🤖 AI Summary
Existing self-supervised image learning methods employing random pixel-wise masking suffer from local redundancy in reconstruction, hindering effective high-level semantic representation learning. To address this, we propose a variance-aware, component-level masking strategy operating in the PCA feature space: principal components are stochastically masked according to their cumulative variance contribution, and representation learning is driven by a reconstruction objective in this transformed domain. This work constitutes the first approach to shift masking from the entangled pixel space to a disentangled, semantics-oriented component space—thereby compelling models to rely on global structural cues rather than local textures for inference.
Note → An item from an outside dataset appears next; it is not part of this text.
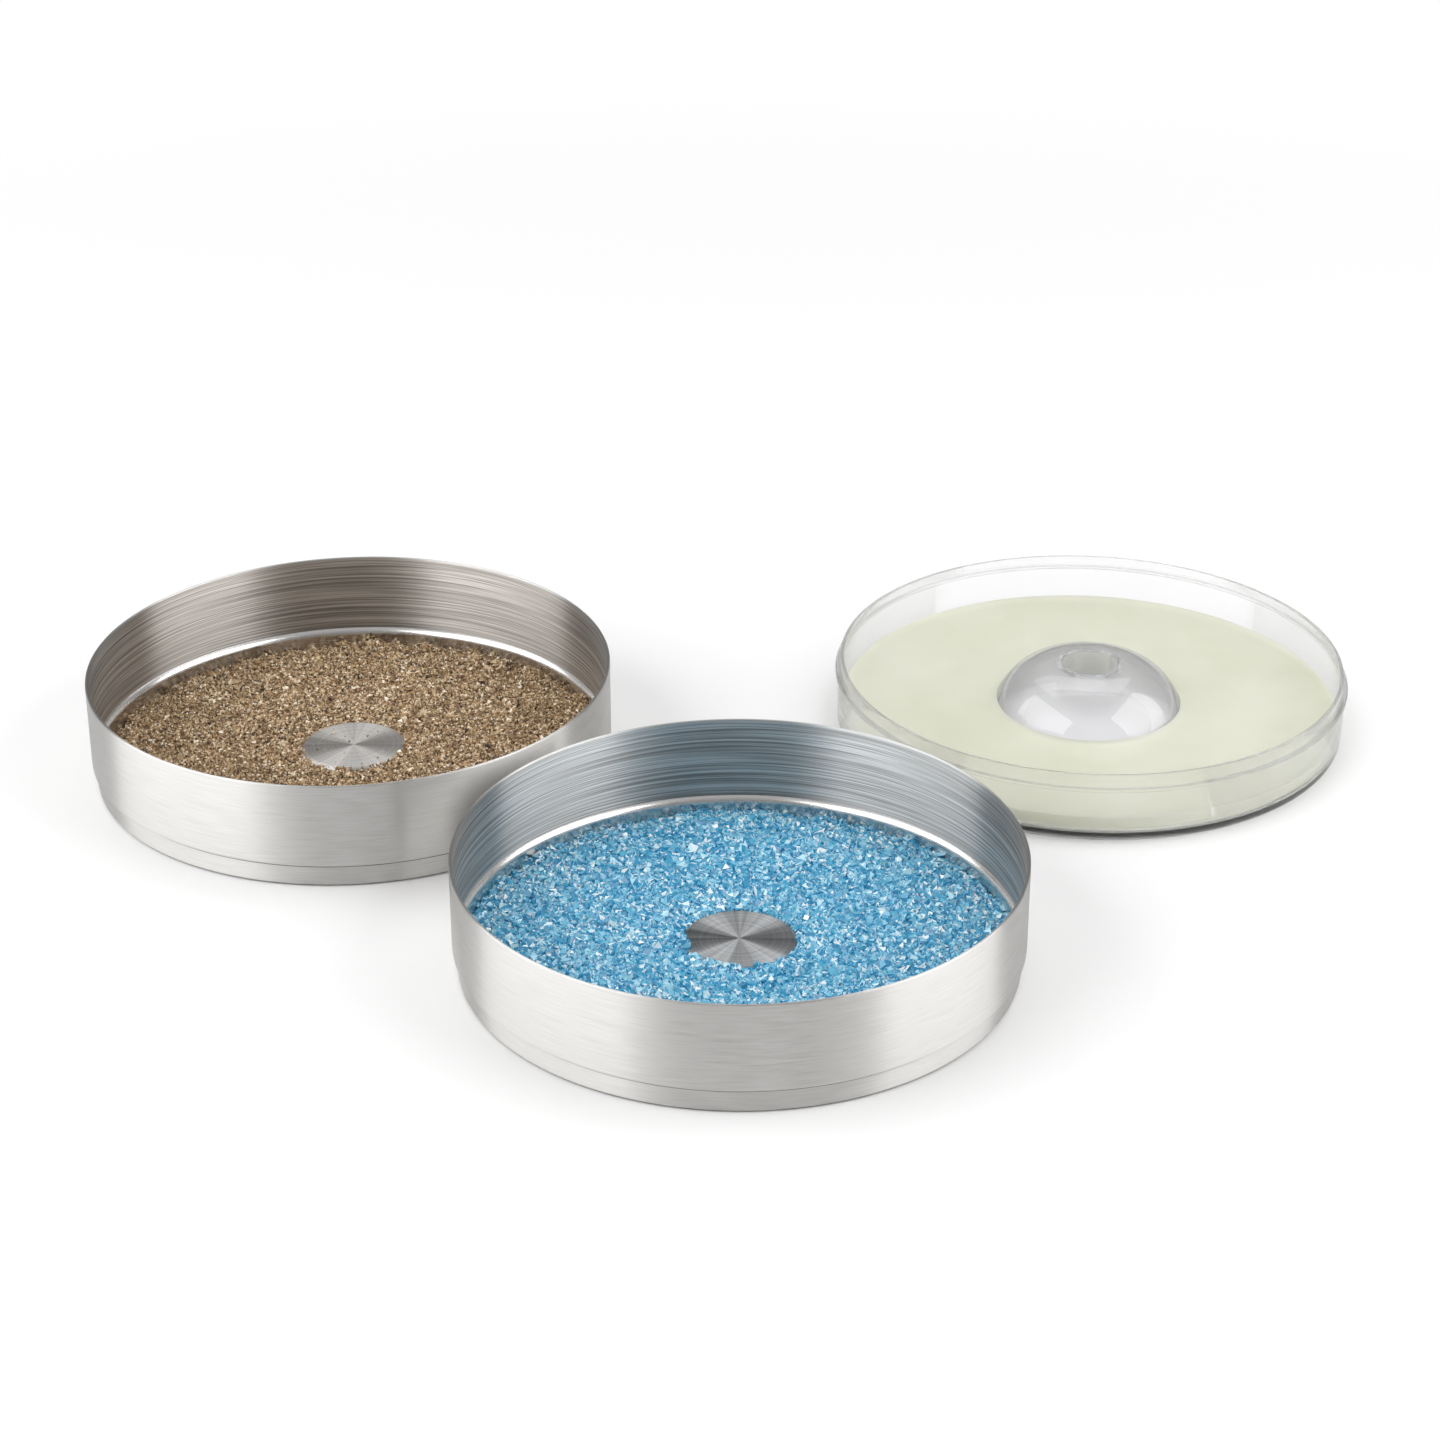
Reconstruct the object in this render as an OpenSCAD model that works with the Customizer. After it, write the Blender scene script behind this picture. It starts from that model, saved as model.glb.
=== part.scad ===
// Set of three round rimming trays: two drawn steel trays, one with blue sugar
// and one with spiced brown sugar, and a clear moulded tray of lime juice.
// The trays stack, and the clear one turned over is the lid.
// Millimetres, +Z up. The origin is the middle of the set's footprint, on the
// surface that the trays stand on.

/* [Steel trays] */
// Outside diameter of the wall
tray_d = 145; // [120:0.5:180]
// Height from the table to the rim
tray_h = 30.4; // [22:0.1:45]
// Thickness of the steel sheet
sheet_t = 0.8; // [0.5:0.05:1.2]
// Height of the foot, up to the step that rests on the rim below
foot_h = 6.2; // [5:0.1:9]
// Gap all round between a foot and the rim that it stacks in
nest_gap = 0.4; // [0.2:0.05:0.8]
// Outside radius between the foot and the base
foot_corner_r = 1; // [0.9:0.1:3.5]

/* [Steel boss] */
// Diameter of the boss pressed up in the middle of the base
boss_d = 29.2; // [20:0.1:45]
// Height of the boss's flat top above the table
boss_h = 5; // [3.8:0.1:7]
// Radius round the boss's top edge
boss_edge_r = 1.4; // [1.25:0.05:2]
// How much wider the boss is at its foot than under its edge, each side
boss_flare = 0.8; // [0.4:0.1:2]

/* [Clear tray] */
// Height from the table to the rim
clear_h = 20.6; // [17:0.1:30]
// Gap all round between the clear rim and a steel rim that it closes as a lid
lid_gap = 0.25; // [0.1:0.05:0.6]
// Height of the rim above the flange
lid_rim_h = 3.7; // [2.5:0.1:5]
// Thickness of the rim
rim_t = 1.1; // [0.8:0.05:1.6]
// Thickness of the flange
flange_t = 1; // [0.8:0.1:1.6]
// How far the flange stands out past a steel tray's wall
flange_out = 0.4; // [0.2:0.1:1]
// How far the wall under the flange is set back from a steel tray's wall
body_inset = 0.1; // [0:0.05:0.3]
// How much the wall narrows from the flange to the base, each side
body_draft = 0.4; // [0.1:0.05:0.8]
// Outside radius between the wall and the base
clear_corner_r = 3; // [1.5:0.1:4]
// Inside radius between the wall and the floor
floor_corner_r = 2.5; // [1.5:0.1:4]
// Thickness of the floor
floor_t = 2; // [1.5:0.1:3]

/* [Dome] */
// Diameter of the dome where it meets the floor
dome_d = 54.8; // [44:0.2:70]
// Height of the dome's crest above the table
dome_h = 19.6; // [16:0.1:20]
// Thickness of the dome and of the well
dome_t = 1.4; // [1:0.05:1.8]
// Diameter of the well in the dome's top
well_d = 15.8; // [12:0.1:22]
// Depth of the well below the dome's crest
well_depth = 11.2; // [5:0.1:12]
// Radius of the lip that rolls from the dome into the well
lip_r = 0.9; // [0.8:0.05:1.8]

/* [Fillings] */
// Level of the blue sugar above the table
sugar_level = 4.7; // [3:0.1:5]
// Level of the brown spiced sugar above the table
spice_level = 4.8; // [3:0.1:5]
// Width of the slope at a bed's edge
bed_slope_w = 8; // [4:0.5:14]
// How much lower a bed lies at the tray's wall than at its level
bed_edge_drop = 1.6; // [0.8:0.1:2]
// Number of low mounds on a bed
mound_count = 12; // [6:1:20]
// Width of a mound
mound_w = 19; // [12:1:24]
// Height of a mound above the bed's level
mound_h = 0.4; // [0.2:0.05:0.6]
// Level of the lime juice above the table
juice_level = 6.5; // [4.5:0.1:10]
// How far the juice climbs where it wets the tray
meniscus_h = 1.1; // [0.4:0.1:1.6]
// How far from the wet wall the juice has sunk to its level
meniscus_w = 3; // [1.5:0.1:5]
// Gap that keeps a filling clear of the wall that holds it
fill_gap = 0.05; // [0.02:0.01:0.15]

/* [Places] */
// Centre of the left tray from the front one, to the right
left_x = -108; // [-150:1:-90]
// Centre of the left tray from the front one, to the back
left_y = 106; // [90:1:160]
// Centre of the clear tray from the front one, to the right
clear_x = 101; // [90:1:150]
// Centre of the clear tray from the front one, to the back
clear_y = 129.5; // [100:0.5:180]

/* [Hidden] */
$fn = 96;

// steel tray
tray_r = tray_d / 2;
rim_inner_r = tray_r - sheet_t;
foot_r = rim_inner_r - nest_gap;        // the foot stacks inside a rim
foot_inner_r = foot_r - sheet_t;
foot_inner_corner_r = max(foot_corner_r - sheet_t, sheet_t / 4);
step_w = tray_r - foot_r;               // the step under the wall is a quarter round
ledge_z = foot_h + step_w;
boss_r = boss_d / 2;

// clear tray
lid_r = rim_inner_r - lid_gap;          // the rim turned over fits inside a steel rim
flange_r = tray_r + flange_out;
flange_z = clear_h - lid_rim_h - flange_t;
body_r = tray_r - body_inset;
clear_base_r = body_r - body_draft;
clear_inner_r = lid_r - rim_t;
well_r = well_d / 2;
crest_r = well_r + lip_r;
dome_arc_r = dome_d / 2 - crest_r;
dome_arc_z = dome_h - dome_arc_r;
dome_wall_z = max(dome_arc_z, floor_t / 2);  // the dome is upright below its arc
well_floor_z = dome_h - well_depth;

// fillings
golden_turn = 180 * (3 - sqrt(5));      // degrees from a mound to the next
meniscus_steps = 6;
meniscus_sharpness = 3;

// the set is centred over the origin
set_x = [min(-tray_r, left_x - tray_r, clear_x - flange_r),
         max(tray_r, left_x + tray_r, clear_x + flange_r)];
set_y = [min(-tray_r, left_y - tray_r, clear_y - flange_r),
         max(tray_r, left_y + tray_r, clear_y + flange_r)];
front_place = [-(set_x[0] + set_x[1]) / 2, -(set_y[0] + set_y[1]) / 2, 0];
left_place = front_place + [left_x, left_y, 0];
clear_place = front_place + [clear_x, clear_y, 0];

// Half outline of a disc from z0 to z1 with its lower edge rounded
module disc_outline(r, z0, z1, edge_r) {
  translate([0, z0]) square([r - edge_r, z1 - z0]);
  translate([0, z0 + edge_r]) square([r, z1 - z0 - edge_r]);
  translate([r - edge_r, z0 + edge_r]) circle(edge_r);
}

// Half outline of a flat-topped boss with its upper edge rounded
module boss_outline(r, top, edge_r, flare) {
  square([r - edge_r, top]);
  translate([r - edge_r, top - edge_r]) circle(edge_r);
  polygon([[0, 0], [r + flare, 0], [r, top - edge_r], [0, top - edge_r]]);
}

// Outside of the steel tray: the foot, and the wall over its rounded step
module steel_outside() {
  disc_outline(foot_r, 0, ledge_z, foot_corner_r);
  disc_outline(tray_r, foot_h, tray_h - sheet_t / 2, step_w);
}

// Inside of the steel tray: the foot and the wall, and the rounded ledge between them
module steel_inside() {
  disc_outline(foot_inner_r, sheet_t, tray_h, foot_inner_corner_r);
  difference() {
    translate([0, foot_h]) square([rim_inner_r, tray_h]);
    translate([rim_inner_r, foot_h]) circle(step_w);
  }
}

module steel_boss() {
  boss_outline(boss_r, boss_h, boss_edge_r, boss_flare);
}

// One drawn sheet: foot, step, wall with a rounded rim, and the hollow boss
module steel_tray() {
  rotate_extrude() {
    difference() {
      steel_outside();
      difference() {
        steel_inside();
        steel_boss();
      }
      boss_outline(boss_r - sheet_t, boss_h - sheet_t, boss_edge_r - sheet_t, boss_flare);
    }
    translate([tray_r - sheet_t / 2, tray_h - sheet_t / 2]) circle(sheet_t / 2);
  }
}

module front_steel_tray() {
  color("#c9c8c6") translate(front_place) steel_tray();
}

module left_steel_tray() {
  color("#c4c0bc") translate(left_place) steel_tray();
}

// Half outline of a bed: it fills the foot, and slopes down at its edge to the wall
module bed_outline(level) {
  edge_r = foot_inner_r - fill_gap;
  toe = (2 - sqrt(2)) * foot_inner_corner_r;   // clears the rounded corner of the foot
  polygon([[0, sheet_t], [edge_r - toe, sheet_t], [edge_r, sheet_t + toe],
           [edge_r, level - bed_edge_drop], [foot_inner_r - bed_slope_w, level], [0, level]]);
}

// A low mound with its foot just under the bed's level
module mound(level) {
  mound_r = (pow(mound_w / 2, 2) + pow(mound_h, 2)) / (2 * mound_h);
  intersection() {
    translate([0, 0, level + mound_h - mound_r]) sphere(mound_r);
    translate([0, 0, level - mound_h]) cylinder(r = mound_w / 2 + 1, h = 3 * mound_h);
  }
}

// A bed of loose grains round the boss, with mounds spread evenly over it
module bed(level) {
  first_r = boss_r + boss_flare + mound_w / 2 + 1;
  last_r = foot_inner_r - bed_slope_w - mound_w / 2 - 1;
  difference() {
    union() {
      rotate_extrude() bed_outline(level);
      for (i = [0:mound_count - 1]) {
        share = i / (mound_count - 1);
        rotate(i * golden_turn)
          translate([sqrt(pow(first_r, 2) + share * (pow(last_r, 2) - pow(first_r, 2))), 0])
            mound(level);
      }
    }
    rotate_extrude() boss_outline(boss_r + fill_gap, boss_h + fill_gap, boss_edge_r, boss_flare);
  }
}

module blue_sugar() {
  color("#5997b5") translate(front_place) bed(sugar_level);
}

module brown_spiced_sugar() {
  color("#9a8265") translate(left_place) bed(spice_level);
}

// Outside of the dome, with the rolled lip of its well
module dome_outside() {
  difference() {
    union() {
      square([crest_r, dome_h]);
      square([dome_d / 2, dome_wall_z]);
      intersection() {
        translate([crest_r, dome_arc_z]) circle(dome_arc_r);
        square([dome_d / 2, dome_h]);
      }
    }
    translate([0, well_floor_z]) square([well_r, dome_h]);
    difference() {
      translate([well_r - lip_r, dome_h - lip_r]) square([2 * lip_r, 2 * lip_r]);
      translate([crest_r, dome_h - lip_r]) circle(lip_r);
    }
  }
}

// Hollow under the dome, round the well that hangs in it
module dome_hollow() {
  difference() {
    union() {
      square([crest_r, dome_h - dome_t]);
      square([dome_d / 2 - dome_t, dome_wall_z]);
      intersection() {
        translate([crest_r, dome_arc_z]) circle(dome_arc_r - dome_t);
        square([dome_d / 2, dome_h]);
      }
    }
    translate([0, well_floor_z - dome_t]) square([well_r + dome_t, dome_h]);
  }
}

// Outside of the clear tray: base, drafted wall, round-edged flange and lid rim
module clear_outside() {
  disc_outline(clear_base_r, 0, flange_z, clear_corner_r);
  polygon([[0, clear_corner_r], [clear_base_r, clear_corner_r], [body_r, flange_z], [0, flange_z]]);
  translate([0, flange_z]) square([flange_r - flange_t / 2, flange_t]);
  translate([flange_r - flange_t / 2, flange_z + flange_t / 2]) circle(flange_t / 2);
  translate([0, flange_z]) square([lid_r, clear_h - flange_z]);
}

module clear_inside() {
  disc_outline(clear_inner_r, floor_t, clear_h + 1, floor_corner_r);
}

// One moulding: wall, floor and dome
module clear_juice_tray() {
  color("#f0f0f2", 0.4) translate(clear_place)
    rotate_extrude()
      difference() {
        clear_outside();
        difference() {
          clear_inside();
          dome_outside();
        }
        dome_hollow();
      }
}

// Height of the juice above its level, at a distance from the wet wall
function climb(distance) = meniscus_h * exp(-meniscus_sharpness * distance / meniscus_w);

function meniscus(wall_r, side) =
  [for (i = [0:meniscus_steps])
    let (distance = meniscus_w * i / meniscus_steps)
    [wall_r - side * distance, juice_level + climb(distance)]];

// The juice fills the clear tray to a level and climbs a little at wall and dome
module lime_juice() {
  wall_r = clear_inner_r - fill_gap;
  dome_r = crest_r;
  wet_z = juice_level + meniscus_h;
  wet_r = crest_r + sqrt(pow(dome_arc_r, 2) - pow(max(wet_z - dome_arc_z, 0), 2));
  at_wall = meniscus(wall_r, 1);
  at_dome = meniscus(wet_r, -1);
  color("#e2e3d1", 0.9) translate(clear_place)
    rotate_extrude()
      difference() {
        intersection() {
          disc_outline(wall_r, floor_t, clear_h, floor_corner_r);
          polygon(concat(
            [[dome_r, 0], [wall_r, 0]],
            at_wall,
            [for (i = [meniscus_steps:-1:0]) at_dome[i]],
            [[dome_r, wet_z]]));
        }
        square([crest_r, clear_h]);
        square([dome_d / 2 + fill_gap, dome_wall_z]);
        translate([crest_r, dome_arc_z]) circle(dome_arc_r + fill_gap);
      }
}

front_steel_tray();
left_steel_tray();
clear_juice_tray();
blue_sugar();
brown_spiced_sugar();
lime_juice();
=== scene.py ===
import math

import bpy
import numpy as np
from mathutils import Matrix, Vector


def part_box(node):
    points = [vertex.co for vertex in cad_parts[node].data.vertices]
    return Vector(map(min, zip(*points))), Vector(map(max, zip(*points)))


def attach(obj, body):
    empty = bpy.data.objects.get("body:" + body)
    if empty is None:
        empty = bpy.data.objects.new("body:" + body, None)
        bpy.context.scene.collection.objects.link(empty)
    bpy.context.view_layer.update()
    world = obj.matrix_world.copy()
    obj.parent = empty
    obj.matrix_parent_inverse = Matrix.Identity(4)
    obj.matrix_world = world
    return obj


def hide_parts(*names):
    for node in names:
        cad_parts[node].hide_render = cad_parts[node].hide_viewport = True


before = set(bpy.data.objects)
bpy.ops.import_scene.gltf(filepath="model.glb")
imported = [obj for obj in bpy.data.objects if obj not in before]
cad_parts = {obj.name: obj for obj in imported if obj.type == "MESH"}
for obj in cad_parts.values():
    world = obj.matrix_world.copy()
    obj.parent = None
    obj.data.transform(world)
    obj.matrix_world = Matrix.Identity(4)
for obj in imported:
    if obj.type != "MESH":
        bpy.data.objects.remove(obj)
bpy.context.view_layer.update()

# ---------------------------------------------------------------- steel trays
# Two copies of one tray, deep drawn from 0.8 mm stainless sheet: a foot under a
# rounded step, a straight wall with a rounded rim, and a boss pressed up in the
# middle of the base. The wall is brushed on a lathe and the step is polished.
MM = 0.001
SECTORS = 288

sheet = 0.8
foot_r = 71.3
foot_corner = 1.0
foot_h = 6.2
# Height of the band of painted shade in the crease under the step.
crease_shade_h = 0.4
ledge_r = 2.4
boss_r = 14.6
boss_h = 5.0
boss_edge = 1.4
boss_flare = 0.8
flare_h = 0.4


def middle(node):
    """The middle of a tray's base, in metres, from its CAD node."""
    low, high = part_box(node)
    return Vector(((low.x + high.x) / 2, (low.y + high.y) / 2, 0))


def arc(r, z, radius, start, end, steps=8):
    """A round stretch of an outline about (r, z), from one angle to another."""
    turns = np.radians(np.linspace(start, end, steps + 1))
    return [(r + radius * math.cos(t), z + radius * math.sin(t)) for t in turns]


def ring(r, z, sectors=SECTORS):
    """A level ring of points about the Z axis, or a single point on it."""
    if r < 1e-6:
        return np.array([[0.0, 0.0, z]])
    turns = np.arange(sectors) * 2 * math.pi / sectors
    return np.stack([r * np.cos(turns), r * np.sin(turns), np.full(sectors, z)], 1)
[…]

Evaluated on multiple downstream image classification benchmarks, the learned representations consistently outperform pixel-based baselines—including Masked Autoencoders—demonstrating superior discriminability and generalization capability.
📝 Abstract
Predicting masked from visible parts of an image is a powerful self-supervised approach for visual representation learning. However, the common practice of masking random patches of pixels exhibits certain failure modes, which can prevent learning meaningful high-level features, as required for downstream tasks. We propose an alternative masking strategy that operates on a suitable transformation of the data rather than on the raw pixels. Specifically, we perform principal component analysis and then randomly mask a subset of components, which accounts for a fixed ratio of the data variance. The learning task then amounts to reconstructing the masked components from the visible ones. Compared to local patches of pixels, the principal components of images carry more global information. We thus posit that predicting masked from visible components involves more high-level features, allowing our masking strategy to extract more useful representations. This is corroborated by our empirical findings which demonstrate improved image classification performance for component over pixel masking. Our method thus constitutes a simple and robust data-driven alternative to traditional masked image modeling approaches.